Askerî sahada da artık eski ABD yok. Irak’tan, Afganistan’dan kaçma derdinde. Her ne kadar ABD hâlen dünyanın en güçlü ordusuna sahip görünse bile, ordunun maddî ve manevî yükünü karşılayamıyor. İşgal ettiği yerlerden bir türlü çıkamıyor. Artık ABD’nin imajı her yerde sarsıldı ve herkes açıktan veya gizliden kendi hesaplan peşinde, başka aktörlerin peşinde. Kısaca ‘esas oğlan’ esaslığını yitirdi.
Bundan istifade edecek önemli ülkelerden biri de Türkiye olabilir; şartlar Türkiye’yi iyi bir yere itiyor âdeta. AKP bunun bilincinde değil. Zaten AKP, ABD bağımlısı bir parti; fakat Türkiye’nin ‘bölgesel güç’ olmasından da istifade etmek istiyor, istifade etmek işine de geliyor. Fakat bu süreçten ne derece istifade edilecek takip edip göreceğiz.
İnsan,“iktisadî hayvan” değildir ama kapitalizm öyle söylemiyor, vahşi kapitalizm öyle söylemiyor.
İnsan ahlaksız yaşayamaz, insanı hayvandan ayıran bariz vasıf şuur ve ahlâk. İnsanın bütün davranışları iyi olsun-kötü olsun, ahlakî vasfıyla alâkalı. Hayvanın böyle mükellefiyeti yok, onun için insan ya hayvandan aşağı olur-günümüz vahşi kapitalizminde olduğu gibi-yahut insan olur.
“İdeoloji, fert ve toplumun kuruluşunda, insana gerekli fikirler manzumesidir.” Çağın ideolojilerinin iflası, “ideolojilerin çağı geçti” yanlış fikrini değil, yeni ve doğru ideolojiye ihtiyaç fikrini doğurur.

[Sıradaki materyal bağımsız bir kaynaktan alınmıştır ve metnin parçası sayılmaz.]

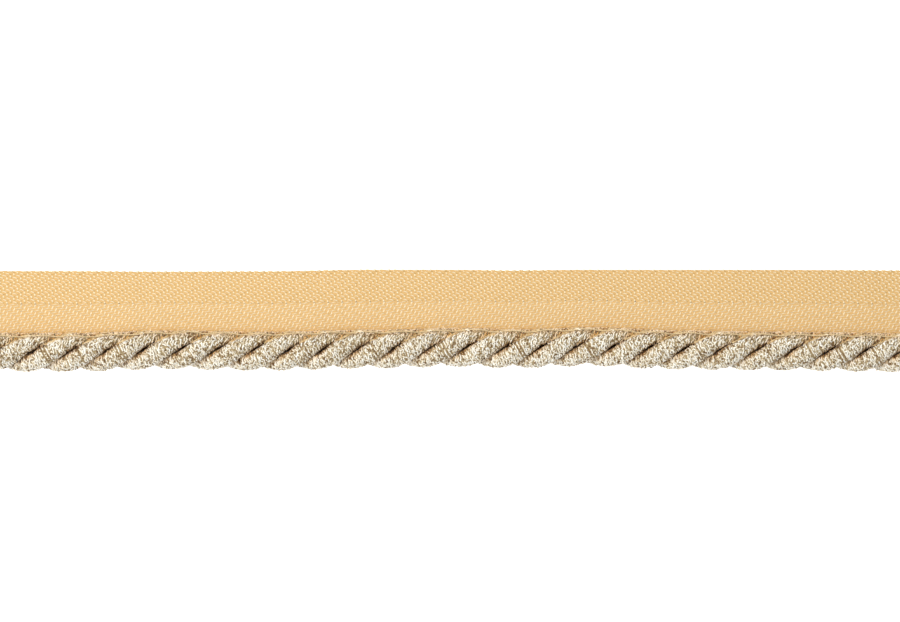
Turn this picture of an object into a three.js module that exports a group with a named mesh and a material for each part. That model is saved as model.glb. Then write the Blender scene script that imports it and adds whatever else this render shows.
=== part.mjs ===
import * as THREE from 'three';

// Flanged cord, also called piping cord or insert cord: three strands laid together into a
// twisted cord, which is sewn along one side to a flat woven tape, the flange.
// Millimetres, +Z up. The cord runs along X and lies on the surface Z = 0, with the tape on
// its +Y side. The origin is the middle of the base.

// Length and lay
const CUT_LENGTH = 194;
const LAY_LENGTH = 21.7;
const STRAND_COUNT = 3;
const GROOVE_X = 3.4;
const STEPS_PER_TURN = 16;

// Section of the cord
const CORD_RADIUS = 4.2;
const STRAND_MIDDLE_RADIUS = 2.5;
const STRAND_SIDES = 12;
const PRESSED_FLAT = 0.15;
const PRESSED_SEWN = 0.4;
const STRAND_GAP = 0.62;

// How far the sewing draws the strands along +X: not at all up to the first angle from straight
// up towards the tape, most at the second one, and less and less down to the last one
const DRAWN_ALONG = 1.95;
const DRAWN_FROM = 8;
const DRAWN_MOST = 62;
const DRAWN_TO = 180;
const DRAWN_CLEAR_OF_ENDS = 8;

// Section of the tape, its Y values counted from the cord's axis
const TAPE_THICKNESS = 1.0;
const TAPE_HIDDEN_EDGE = 2.6;
const TAPE_SEAT_END = 3.1;
const TAPE_CLEAR_EDGE = 4.5;
const TAPE_SELVEDGE = 15.6;
const SELVEDGE_CHAMFER = 0.2;
const SEAT_POINTS = 3;
const TAPE_STEPS = 48;

// Room between the cord and the tape
const PIECE_GAP = 0.3;

// How the piece lies: at each x, the cord's axis and the tape's outer edge are moved in +Y,
// and the twist is moved along +X
const LIE = [
  { x: -97, cord: -0.14, edge: 0.23, twist: -0.29 },
  { x: -76, cord: -0.16, edge: 0.19, twist: 0.4 },
  { x: -58, cord: 0.31, edge: 0.08, twist: 0.69 },
  { x: -38, cord: 0.05, edge: 0.15, twist: 0.7 },
  { x: -16, cord: 0.47, edge: 0.48, twist: 0.18 },
  { x: 2, cord: 0.84, edge: 0.46, twist: 0.26 },
  { x: 12, cord: 0.51, edge: 0.34, twist: 0.24 },
  { x: 27, cord: 0.96, edge: 0.46, twist: 0.48 },
  { x: 45, cord: 0.3, edge: 0.46, twist: 0.05 },
  { x: 64, cord: 0.07, edge: 0.45, twist: 0.06 },
  { x: 97, cord: -0.32, edge: 0.31, twist: -0.27 },
];

// Colours of the yarns
const CORD_COLOUR = 0xcab99b;
const TAPE_COLOUR = 0xeecc96;

const axisHeight = CORD_RADIUS - PRESSED_FLAT;
const strandHalfDepth = CORD_RADIUS - STRAND_MIDDLE_RADIUS;
const helixAngle = Math.atan((2 * Math.PI * STRAND_MIDDLE_RADIUS) / LAY_LENGTH);
const halfGapAngle = STRAND_GAP / 2 / (STRAND_MIDDLE_RADIUS * Math.cos(helixAngle));
const strandHalfAngle = Math.PI / STRAND_COUNT - halfGapAngle;
const strandSteps = Math.round((STEPS_PER_TURN * CUT_LENGTH) / LAY_LENGTH);

// One column of the table above, eased smoothly from row to row
function lieAt(x, column) {
  const next = LIE.findIndex((row) => row.x >= x);
  if (next <= 0) {
    return LIE[next === 0 ? 0 : LIE.length - 1][column];
  }
  const before = LIE[next - 1];
  const after = LIE[next];
  const share = THREE.MathUtils.smoothstep(x, before.x, after.x);
  return THREE.MathUtils.lerp(before[column], after[column], share);
}

// A straight bar of the given section along X, whose points are then moved by place(point).
// It is mirrored along X, with two corners of each triangle swapped to keep it facing out, so
// that its rectangles are split along the lay of the strands.
function shapedBar(section, steps, place) {
  const bar = new THREE.ExtrudeGeometry(new THREE.Shape(section), {
    depth: CUT_LENGTH,
    steps,
    bevelEnabled: false,
  });
  const corners = bar.attributes.position;
  const places = [];
  for (let first = 0; first < corners.count; first += 3) {
    for (const corner of [first, first + 2, first + 1]) {
      const x = CUT_LENGTH / 2 - corners.getZ(corner);
      places.push(place(new THREE.Vector3(x, corners.getX(corner), corners.getY(corner))));
    }
  }
  const solid = new THREE.BufferGeometry().setFromPoints(places);
  solid.computeVertexNormals();
  return solid;
}

// A strand squashed against its neighbours: an ellipse bent round the cord's axis. Its first
// coordinate is across the cord and its second one up, both from the axis.
function strandSection() {
  const section = [];
  for (let side = 0; side < STRAND_SIDES; side += 1) {
    const turn = (2 * Math.PI * side) / STRAND_SIDES;
    const radius = STRAND_MIDDLE_RADIUS + strandHalfDepth * Math.sin(turn);
    const angle = strandHalfAngle * Math.cos(turn);
    section.push(new THREE.Vector2(radius * Math.sin(angle), radius * Math.cos(angle)));
  }
  return section;
}

// How far a point of a strand is drawn along +X, at x and at an angle from straight up towards
// the tape. The cut ends stay where they are.
function drawnAlong(x, angle) {
  const degrees = THREE.MathUtils.radToDeg(angle);
  const rise = THREE.MathUtils.smoothstep(degrees, DRAWN_FROM, DRAWN_MOST);
  const fall = THREE.MathUtils.smoothstep(degrees, DRAWN_MOST, DRAWN_TO);
  const toEnd = (CUT_LENGTH / 2 - Math.abs(x)) / DRAWN_CLEAR_OF_ENDS;
  return DRAWN_ALONG * (rise - fall) * THREE.MathUtils.clamp(toEnd, 0, 1);
}

// The strand's section is turned about the axis as it goes along. It is pressed flat where the
// cord lies on the surface and on the side that is sewn to the tape. A groove between two
// strands faces up at GROOVE_X.
function strand(index) {
  const share = (index + 0.5) / STRAND_COUNT;
  const geometry = shapedBar(strandSection(), strandSteps, (point) => {
    const turns = (point.x - GROOVE_X - lieAt(point.x, 'twist')) / LAY_LENGTH + share;
    const turn = 2 * Math.PI * turns;
    const across = point.y * Math.cos(turn) + point.z * Math.sin(turn);
    const up = point.z * Math.cos(turn) - point.y * Math.sin(turn);
    const x = point.x + drawnAlong(point.x, Math.atan2(across, up));
    const y = Math.min(across, CORD_RADIUS - PRESSED_SEWN) + lieAt(point.x, 'cord');
    return new THREE.Vector3(x, y, Math.max(up + axisHeight, 0));
  });
  const material = new THREE.MeshStandardMaterial({
    color: CORD_COLOUR,
    roughness: 0.8,
    metalness: 0,
  });
  const mesh = new THREE.Mesh(geometry, material);
  mesh.name = `strand_${index + 1}`;
  return mesh;
}

// Flat tape, which gets thinner under the cord and ends in a hollow that seats it. Its upper
// face is flat from the clear edge on, where nothing lies over it.
function tapeSection() {
  const seatRadius = CORD_RADIUS + PIECE_GAP;
  const section = [
    new THREE.Vector2(TAPE_HIDDEN_EDGE, 0),
    new THREE.Vector2(TAPE_SELVEDGE - SELVEDGE_CHAMFER, 0),
    new THREE.Vector2(TAPE_SELVEDGE, SELVEDGE_CHAMFER),
    new THREE.Vector2(TAPE_SELVEDGE, TAPE_THICKNESS - SELVEDGE_CHAMFER),
    new THREE.Vector2(TAPE_SELVEDGE - SELVEDGE_CHAMFER, TAPE_THICKNESS),
    new THREE.Vector2(TAPE_CLEAR_EDGE, TAPE_THICKNESS),
  ];
  for (let i = SEAT_POINTS - 1; i >= 0; i -= 1) {
    const y = THREE.MathUtils.lerp(TAPE_HIDDEN_EDGE, TAPE_SEAT_END, i / (SEAT_POINTS - 1));
    section.push(new THREE.Vector2(y, axisHeight - Math.sqrt(seatRadius ** 2 - y ** 2)));
  }
  return section;
}

// The tape's hidden edge follows the cord, and its selvedge has a lie of its own
function tape() {
  const geometry = shapedBar(tapeSection(), TAPE_STEPS, (point) => {
    const across = THREE.MathUtils.smoothstep(point.y, CORD_RADIUS, TAPE_SELVEDGE);
    const move = THREE.MathUtils.lerp(lieAt(point.x, 'cord'), lieAt(point.x, 'edge'), across);
    return new THREE.Vector3(point.x, point.y + move, point.z);
  });
  const material = new THREE.MeshStandardMaterial({
    color: TAPE_COLOUR,
    roughness: 0.85,
    metalness: 0,
  });
  const mesh = new THREE.Mesh(geometry, material);
  mesh.name = 'tape';
  return mesh;
}

const flangedCord = new THREE.Group();
for (let index = 0; index < STRAND_COUNT; index += 1) {
  flangedCord.add(strand(index));
}
flangedCord.add(tape());

// The whole is moved so that the origin is the middle of its base
const middle = new THREE.Box3().setFromObject(flangedCord).getCenter(new THREE.Vector3());
flangedCord.position.set(-middle.x, -middle.y, 0);

export default flangedCord;
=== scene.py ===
import math
import bpy
import numpy as np
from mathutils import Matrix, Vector


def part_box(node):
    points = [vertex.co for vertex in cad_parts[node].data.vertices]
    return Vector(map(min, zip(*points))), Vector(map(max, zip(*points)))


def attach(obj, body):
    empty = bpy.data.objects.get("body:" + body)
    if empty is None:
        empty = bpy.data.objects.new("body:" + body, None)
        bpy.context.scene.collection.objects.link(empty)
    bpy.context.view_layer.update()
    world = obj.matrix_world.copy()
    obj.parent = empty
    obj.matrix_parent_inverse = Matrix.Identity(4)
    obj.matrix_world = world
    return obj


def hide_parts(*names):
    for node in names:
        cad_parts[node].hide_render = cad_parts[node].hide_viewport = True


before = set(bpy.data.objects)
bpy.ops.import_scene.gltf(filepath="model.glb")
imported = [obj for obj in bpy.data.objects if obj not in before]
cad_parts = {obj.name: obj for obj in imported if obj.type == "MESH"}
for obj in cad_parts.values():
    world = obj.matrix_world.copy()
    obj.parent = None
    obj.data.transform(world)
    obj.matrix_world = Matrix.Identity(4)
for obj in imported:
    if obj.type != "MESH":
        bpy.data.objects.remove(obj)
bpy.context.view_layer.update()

# Every shape below is worked out in millimetres, in the frame of the part, and goes into its
# mesh in metres.
MM = 0.001
BODY = "root"

# Lie of the piece, as in the part's source: at each x, the moves of the cord's axis and of the
# tape's outer edge in +Y, and of the twist along +X
LIE_COLUMNS = {"x": 0, "cord": 1, "edge": 2, "twist": 3}
LIE = np.array([
    [-97, -0.14, 0.23, -0.29],
    [-76, -0.16, 0.19, 0.4],
    [-58, 0.31, 0.08, 0.69],
    [-38, 0.05, 0.15, 0.7],
    [-16, 0.47, 0.48, 0.18],
    [2, 0.84, 0.46, 0.26],
    [12, 0.51, 0.34, 0.24],
    [27, 0.96, 0.46, 0.48],
    [45, 0.3, 0.46, 0.05],
    [64, 0.07, 0.45, 0.06],
    [97, -0.32, 0.31, -0.27],
])

# Sizes of the cord and the tape, as in the part's source
LAY_LENGTH = 21.7
STRAND_COUNT = 3
GROOVE_X = 3.4
CORD_RADIUS = 4.2
STRAND_MIDDLE_RADIUS = 2.5
PRESSED_FLAT = 0.15
PRESSED_SEWN = 0.4
TAPE_HIDDEN_EDGE = 2.6
TAPE_SEAT_END = 3.1
TAPE_CLEAR_EDGE = 4.5
TAPE_SELVEDGE = 15.6

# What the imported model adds: its place and how far it reaches
tape_low, tape_high = (np.array(corner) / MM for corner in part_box("tape"))
X_START, X_END = tape_low[0], tape_high[0]
TAPE_THICKNESS = tape_high[2]
AXIS_Y = tape_high[1] - TAPE_SELVEDGE - LIE[:, LIE_COLUMNS["edge"]].max()
AXIS_HEIGHT = CORD_RADIUS - PRESSED_FLAT

# How far the sewing draws the strands along +X, as in the part's source: not at all up to the
# first angle from straight up towards the tape, most at the second one, and less and less down
# to the last one
DRAWN_ALONG = 1.95
DRAWN_FROM, DRAWN_MOST, DRAWN_TO = 8, 62, 180
DRAWN_CLEAR_OF_ENDS = 8

# The sewing draws the wound yarn in a little further than the strands' outer form
DRAWN_IN = 0.3
SEWN_SIDE = CORD_RADIUS - PRESSED_SEWN - DRAWN_IN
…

Kendi fikirleri bitenler, ‘artık fikre gerek yok’ diyerek yine kendi fikirlerini yaşatmak istemekteler. Açılım yaptıkları iddiasıyla, kendi iflas etmiş sistemlerini yenileme peşindeler.
İstanbul’a 8 TL’ye kiraz verirken, Avrupa’ya 3 TL’den ihraç etmek, ihracat başarısı mı?
“Sağlık olunca bütçe açığı dinlemeyiz” insanilik iddiasıyla, yabancı ilaç firmalarını beslemek ne derece doğru?
Faiz belâsı küresel krizi doğurmuşken, bizim en yüksek faizi verir halimiz neyle izah edilir?
Krizin sebebi ABD iken, neden herkes Amerikanlaşmak istiyor?
Bir Amerikalının tüketimi 32 Kenyalının tüketimine bedel...
Herkes bunun için mi Amerikanlaşmak istiyor?
Peki, bu mümkün mü?
Sömürüye karşıyız, çünkü biz sömürmek istiyoruz, öyle mi?
Kimse ferdî olarak intihar etmek istemeyeceğinden, hep beraber topluca intihar edeceğiz, demektir bu.